The high-voltage electrical power buses can move freely between the arches AR of the casing CA, vertically and downwards, which prevents them from being cut in the case of frontal impact.

By virtue of the invention, the high-voltage electrical connectors of the power train are, therefore, effectively protected against a frontal impact. Moreover, the protective device is not cumbersome: the three screws S1, S2 and S3 must simply be unscrewed in order to remove the protective device PD from the casing CA, which facilitates the maintenance of the electrical power train.

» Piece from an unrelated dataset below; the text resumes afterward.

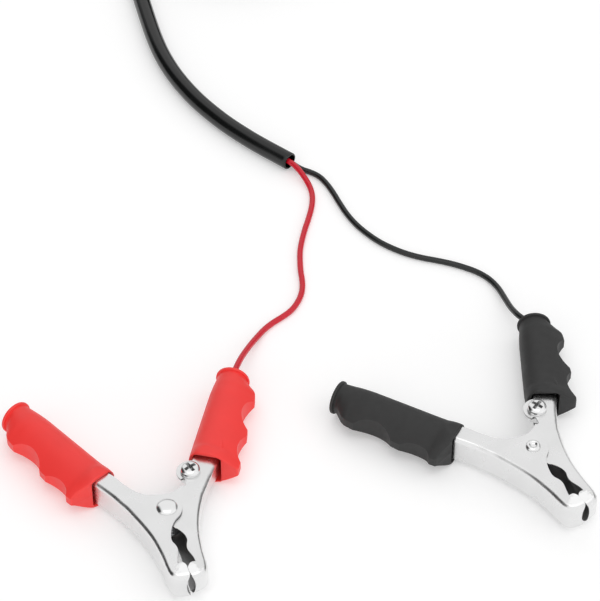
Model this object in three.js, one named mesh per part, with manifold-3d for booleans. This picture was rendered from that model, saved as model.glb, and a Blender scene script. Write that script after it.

It should be noted that, although, in this preferred embodiment of the invention, several arches and several “antibursts” are used, alternative embodiments can be considered, using, for example, a single “antiburst” and a single central arch. Other embodiments are also possible, wherein, for example, the casing includes arches on the two cast pieces P1 and P2, in which case the protective device according to the invention would be limited to a single-face piece, or, by contrast, wherein the protective device would form a cover formed from an end face and two lateral faces each bearing on the casing, wherein these lateral faces could be possibly minimized in the form of bearing feet. Moreover, the protective device according to the invention does not have to be produced from buckled sheet steel. It is possible to cast it in a rigidly connected manner with the pieces P1 and P2. In the latter case, it would be formed from two pieces joined to form the casing and the electrical connector protective device thereof.